In response to the King giving his consent to the new law, Lord Berkeley said: “I was very pleased to see that His Majesty the King has given consent to a bill which will make him many times richer over the course of the next decade or so – that is good.”

Graham Smith, chief executive of the anti-monarchy group Republic, was less pleased but not surprised.

"[King Charles] will always consent to any bill that will profit the royals,” he told The National.

“The question is whether any chance exemptions or privileges were demanded or given in the bill before that consent was given."

The parliamentary convention under which Charles gave his consent, King’s Consent, is sought whenever a bill affects the royal family’s interests.

Critics allege that, while the royal family may never formally withhold its consent, the procedure leaves legislation open to undue vetting and pressure.

For example, in 2022, a Scottish Government memo obtained by the Guardian revealed that “it is almost certain” draft laws have been secretly changed to secure the then Queen’s approval.

Smith told The National that the consent rule needs to be scrapped.

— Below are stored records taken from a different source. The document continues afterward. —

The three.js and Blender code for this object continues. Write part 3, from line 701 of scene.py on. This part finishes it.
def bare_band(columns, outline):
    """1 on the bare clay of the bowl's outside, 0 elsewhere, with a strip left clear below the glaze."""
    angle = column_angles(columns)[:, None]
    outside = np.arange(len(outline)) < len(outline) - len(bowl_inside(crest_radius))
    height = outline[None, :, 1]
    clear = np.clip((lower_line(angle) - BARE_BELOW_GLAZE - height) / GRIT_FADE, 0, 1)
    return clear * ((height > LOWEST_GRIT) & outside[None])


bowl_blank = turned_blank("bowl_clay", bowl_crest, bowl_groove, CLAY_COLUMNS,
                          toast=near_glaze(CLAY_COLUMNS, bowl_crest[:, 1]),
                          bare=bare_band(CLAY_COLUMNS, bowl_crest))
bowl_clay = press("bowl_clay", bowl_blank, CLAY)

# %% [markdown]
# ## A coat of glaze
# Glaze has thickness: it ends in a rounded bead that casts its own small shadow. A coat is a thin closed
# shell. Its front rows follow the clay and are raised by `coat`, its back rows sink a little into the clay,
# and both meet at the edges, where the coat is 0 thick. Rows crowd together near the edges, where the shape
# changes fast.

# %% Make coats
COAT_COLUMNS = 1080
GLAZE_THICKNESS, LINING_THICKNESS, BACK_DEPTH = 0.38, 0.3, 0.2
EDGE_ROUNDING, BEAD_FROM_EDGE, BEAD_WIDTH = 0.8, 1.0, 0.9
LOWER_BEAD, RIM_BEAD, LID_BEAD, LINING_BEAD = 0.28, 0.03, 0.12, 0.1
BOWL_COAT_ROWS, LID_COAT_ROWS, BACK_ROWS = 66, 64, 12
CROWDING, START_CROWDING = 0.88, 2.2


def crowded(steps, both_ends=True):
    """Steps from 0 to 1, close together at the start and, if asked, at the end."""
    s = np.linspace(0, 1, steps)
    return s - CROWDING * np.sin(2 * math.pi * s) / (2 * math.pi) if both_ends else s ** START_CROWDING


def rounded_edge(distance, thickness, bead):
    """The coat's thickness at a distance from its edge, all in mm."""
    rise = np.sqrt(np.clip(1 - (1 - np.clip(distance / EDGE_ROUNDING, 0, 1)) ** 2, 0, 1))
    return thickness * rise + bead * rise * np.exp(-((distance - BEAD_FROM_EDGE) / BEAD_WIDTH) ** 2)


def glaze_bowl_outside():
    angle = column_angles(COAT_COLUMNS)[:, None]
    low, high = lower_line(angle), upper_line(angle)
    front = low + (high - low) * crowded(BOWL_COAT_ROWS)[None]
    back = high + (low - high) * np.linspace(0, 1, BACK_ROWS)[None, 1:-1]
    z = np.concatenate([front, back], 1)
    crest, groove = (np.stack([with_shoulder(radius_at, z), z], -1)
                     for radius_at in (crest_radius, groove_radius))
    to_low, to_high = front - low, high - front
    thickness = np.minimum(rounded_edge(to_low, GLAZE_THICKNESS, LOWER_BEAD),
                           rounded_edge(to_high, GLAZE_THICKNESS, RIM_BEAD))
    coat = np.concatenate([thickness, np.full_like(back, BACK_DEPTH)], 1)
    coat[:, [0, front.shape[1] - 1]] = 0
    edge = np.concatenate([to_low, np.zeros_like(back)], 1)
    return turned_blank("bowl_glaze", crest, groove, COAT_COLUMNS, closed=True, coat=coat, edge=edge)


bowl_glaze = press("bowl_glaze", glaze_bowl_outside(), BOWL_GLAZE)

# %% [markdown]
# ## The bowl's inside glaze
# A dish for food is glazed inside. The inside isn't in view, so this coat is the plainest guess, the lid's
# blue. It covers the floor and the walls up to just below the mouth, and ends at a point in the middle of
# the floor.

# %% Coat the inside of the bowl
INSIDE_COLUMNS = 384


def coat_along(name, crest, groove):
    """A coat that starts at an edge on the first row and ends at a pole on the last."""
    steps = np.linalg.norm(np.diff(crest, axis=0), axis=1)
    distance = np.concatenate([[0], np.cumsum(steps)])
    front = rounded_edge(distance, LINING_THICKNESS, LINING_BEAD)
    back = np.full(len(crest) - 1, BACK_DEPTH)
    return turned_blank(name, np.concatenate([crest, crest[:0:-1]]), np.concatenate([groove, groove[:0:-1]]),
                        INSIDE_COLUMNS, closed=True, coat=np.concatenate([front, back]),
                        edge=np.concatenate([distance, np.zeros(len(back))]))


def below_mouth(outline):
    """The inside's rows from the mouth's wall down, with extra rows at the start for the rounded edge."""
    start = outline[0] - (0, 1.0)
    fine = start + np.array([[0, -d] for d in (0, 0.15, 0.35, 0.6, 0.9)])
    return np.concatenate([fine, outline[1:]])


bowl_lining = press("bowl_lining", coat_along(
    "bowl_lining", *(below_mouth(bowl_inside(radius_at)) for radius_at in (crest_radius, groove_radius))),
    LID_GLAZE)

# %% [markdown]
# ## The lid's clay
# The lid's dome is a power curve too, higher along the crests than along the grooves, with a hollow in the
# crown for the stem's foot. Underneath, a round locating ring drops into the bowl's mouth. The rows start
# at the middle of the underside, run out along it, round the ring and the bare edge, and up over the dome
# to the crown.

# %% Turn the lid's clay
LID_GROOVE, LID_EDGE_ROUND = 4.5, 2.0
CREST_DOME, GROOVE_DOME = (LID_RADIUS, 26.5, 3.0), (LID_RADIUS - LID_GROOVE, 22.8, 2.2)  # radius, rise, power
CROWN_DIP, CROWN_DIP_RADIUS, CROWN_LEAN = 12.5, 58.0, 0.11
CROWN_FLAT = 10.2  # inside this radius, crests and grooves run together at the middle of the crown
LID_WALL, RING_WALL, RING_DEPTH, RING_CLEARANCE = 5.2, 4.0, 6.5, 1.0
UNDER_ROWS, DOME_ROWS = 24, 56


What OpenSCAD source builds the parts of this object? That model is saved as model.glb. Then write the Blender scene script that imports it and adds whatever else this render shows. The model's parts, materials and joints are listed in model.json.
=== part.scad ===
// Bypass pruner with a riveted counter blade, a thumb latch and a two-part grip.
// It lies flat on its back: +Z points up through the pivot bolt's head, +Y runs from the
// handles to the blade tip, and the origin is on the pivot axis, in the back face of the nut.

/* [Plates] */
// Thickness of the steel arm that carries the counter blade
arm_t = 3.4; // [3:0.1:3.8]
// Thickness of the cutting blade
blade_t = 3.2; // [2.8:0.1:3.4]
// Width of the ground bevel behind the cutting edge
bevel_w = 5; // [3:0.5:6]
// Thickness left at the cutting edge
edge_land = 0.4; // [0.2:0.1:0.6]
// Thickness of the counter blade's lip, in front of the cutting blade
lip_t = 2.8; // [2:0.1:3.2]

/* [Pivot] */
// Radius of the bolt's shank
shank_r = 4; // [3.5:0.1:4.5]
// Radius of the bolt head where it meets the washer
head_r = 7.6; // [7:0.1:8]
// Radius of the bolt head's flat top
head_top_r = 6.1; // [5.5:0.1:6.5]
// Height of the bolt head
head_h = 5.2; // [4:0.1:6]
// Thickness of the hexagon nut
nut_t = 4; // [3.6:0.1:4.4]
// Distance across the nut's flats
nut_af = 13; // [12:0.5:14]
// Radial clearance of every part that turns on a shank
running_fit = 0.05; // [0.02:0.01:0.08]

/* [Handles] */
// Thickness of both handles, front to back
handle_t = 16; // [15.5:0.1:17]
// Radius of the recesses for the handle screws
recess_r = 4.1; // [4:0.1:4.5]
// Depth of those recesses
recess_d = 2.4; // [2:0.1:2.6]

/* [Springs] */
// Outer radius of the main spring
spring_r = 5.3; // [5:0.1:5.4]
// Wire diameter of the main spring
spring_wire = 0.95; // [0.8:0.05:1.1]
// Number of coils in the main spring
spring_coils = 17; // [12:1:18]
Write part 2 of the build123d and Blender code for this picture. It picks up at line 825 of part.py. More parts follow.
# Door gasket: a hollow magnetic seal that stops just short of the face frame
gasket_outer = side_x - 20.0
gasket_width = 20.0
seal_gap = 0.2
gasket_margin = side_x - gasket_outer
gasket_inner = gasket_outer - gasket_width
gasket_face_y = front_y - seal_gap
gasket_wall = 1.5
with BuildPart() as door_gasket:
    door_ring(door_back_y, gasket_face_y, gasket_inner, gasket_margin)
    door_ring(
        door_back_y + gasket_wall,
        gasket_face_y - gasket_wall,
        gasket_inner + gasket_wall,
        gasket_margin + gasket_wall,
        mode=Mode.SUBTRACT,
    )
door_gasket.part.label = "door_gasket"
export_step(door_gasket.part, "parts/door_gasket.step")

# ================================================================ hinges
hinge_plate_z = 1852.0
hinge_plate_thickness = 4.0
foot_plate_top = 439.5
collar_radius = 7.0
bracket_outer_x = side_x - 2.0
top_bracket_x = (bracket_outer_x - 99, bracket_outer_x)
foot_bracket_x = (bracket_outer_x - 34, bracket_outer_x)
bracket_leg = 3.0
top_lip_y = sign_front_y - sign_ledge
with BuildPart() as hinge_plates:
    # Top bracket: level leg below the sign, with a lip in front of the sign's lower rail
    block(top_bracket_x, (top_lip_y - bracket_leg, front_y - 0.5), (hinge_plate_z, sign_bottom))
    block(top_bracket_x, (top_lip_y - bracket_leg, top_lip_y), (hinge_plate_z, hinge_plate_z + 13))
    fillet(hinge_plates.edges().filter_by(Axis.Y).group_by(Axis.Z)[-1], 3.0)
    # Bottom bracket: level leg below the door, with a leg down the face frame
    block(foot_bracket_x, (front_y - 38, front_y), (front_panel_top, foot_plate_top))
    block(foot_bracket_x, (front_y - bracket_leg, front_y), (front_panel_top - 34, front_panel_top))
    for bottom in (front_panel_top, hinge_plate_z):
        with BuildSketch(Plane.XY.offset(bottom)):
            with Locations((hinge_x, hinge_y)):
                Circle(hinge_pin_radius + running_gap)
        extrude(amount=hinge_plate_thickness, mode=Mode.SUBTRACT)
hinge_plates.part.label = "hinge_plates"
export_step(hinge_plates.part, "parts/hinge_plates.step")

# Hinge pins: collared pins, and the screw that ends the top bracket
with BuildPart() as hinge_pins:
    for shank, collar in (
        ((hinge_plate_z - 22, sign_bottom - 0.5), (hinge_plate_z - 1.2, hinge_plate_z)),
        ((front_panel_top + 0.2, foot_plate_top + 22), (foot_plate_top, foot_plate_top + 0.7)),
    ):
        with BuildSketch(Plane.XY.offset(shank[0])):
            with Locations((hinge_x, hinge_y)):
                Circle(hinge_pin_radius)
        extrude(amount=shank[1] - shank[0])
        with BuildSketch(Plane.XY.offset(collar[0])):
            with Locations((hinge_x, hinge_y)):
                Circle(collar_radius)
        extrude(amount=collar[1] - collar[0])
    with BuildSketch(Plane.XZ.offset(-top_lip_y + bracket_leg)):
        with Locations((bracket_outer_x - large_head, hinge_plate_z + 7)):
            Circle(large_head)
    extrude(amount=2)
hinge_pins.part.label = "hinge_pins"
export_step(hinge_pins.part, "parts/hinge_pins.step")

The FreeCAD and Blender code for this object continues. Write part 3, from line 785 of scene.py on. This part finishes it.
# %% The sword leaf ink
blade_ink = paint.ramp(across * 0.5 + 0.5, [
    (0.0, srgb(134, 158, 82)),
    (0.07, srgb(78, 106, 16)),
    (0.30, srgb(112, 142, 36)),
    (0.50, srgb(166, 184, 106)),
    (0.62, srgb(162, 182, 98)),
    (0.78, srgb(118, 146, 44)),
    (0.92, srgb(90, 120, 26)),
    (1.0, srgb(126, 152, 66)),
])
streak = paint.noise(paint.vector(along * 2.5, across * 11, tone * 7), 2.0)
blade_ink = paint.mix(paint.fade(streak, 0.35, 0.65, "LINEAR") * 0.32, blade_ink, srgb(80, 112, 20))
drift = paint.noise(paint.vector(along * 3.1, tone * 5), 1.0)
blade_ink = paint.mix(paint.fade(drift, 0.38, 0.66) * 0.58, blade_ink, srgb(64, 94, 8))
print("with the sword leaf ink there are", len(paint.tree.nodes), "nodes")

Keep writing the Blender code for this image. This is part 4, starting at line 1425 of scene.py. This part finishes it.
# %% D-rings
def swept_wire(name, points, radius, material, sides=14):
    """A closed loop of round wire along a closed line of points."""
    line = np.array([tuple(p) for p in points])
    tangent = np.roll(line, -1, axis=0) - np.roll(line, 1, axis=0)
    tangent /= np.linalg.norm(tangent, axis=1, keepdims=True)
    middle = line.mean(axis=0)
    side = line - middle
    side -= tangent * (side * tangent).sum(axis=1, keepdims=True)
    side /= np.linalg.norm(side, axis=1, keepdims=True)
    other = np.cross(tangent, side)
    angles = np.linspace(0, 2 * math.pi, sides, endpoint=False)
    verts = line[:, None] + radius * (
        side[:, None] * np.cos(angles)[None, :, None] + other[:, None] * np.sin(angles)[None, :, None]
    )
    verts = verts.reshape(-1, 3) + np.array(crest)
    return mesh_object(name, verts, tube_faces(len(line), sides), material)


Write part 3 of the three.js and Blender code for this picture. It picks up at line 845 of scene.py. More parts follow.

“There's to be complete transparency in any communication between government and palace, and the consent rule needs to go,” he said.

The legislation now heads to the Commons, where MPs will consider a demand by peers for a crackdown on environmentally damaging salmon farms, which it is warned threaten the wild species with extinction.

Earlier this month, the Lords inflicted a heavy defeat on the Government in backing a cross-party move that would force the Crown Estate to revoke or refuse licences to bad operators that harm the marine habitat and wildlife.

However, while the legislation extends to the whole of the UK, the management of the Crown Estate in Scotland, where most fish farming takes place, is a devolved matter.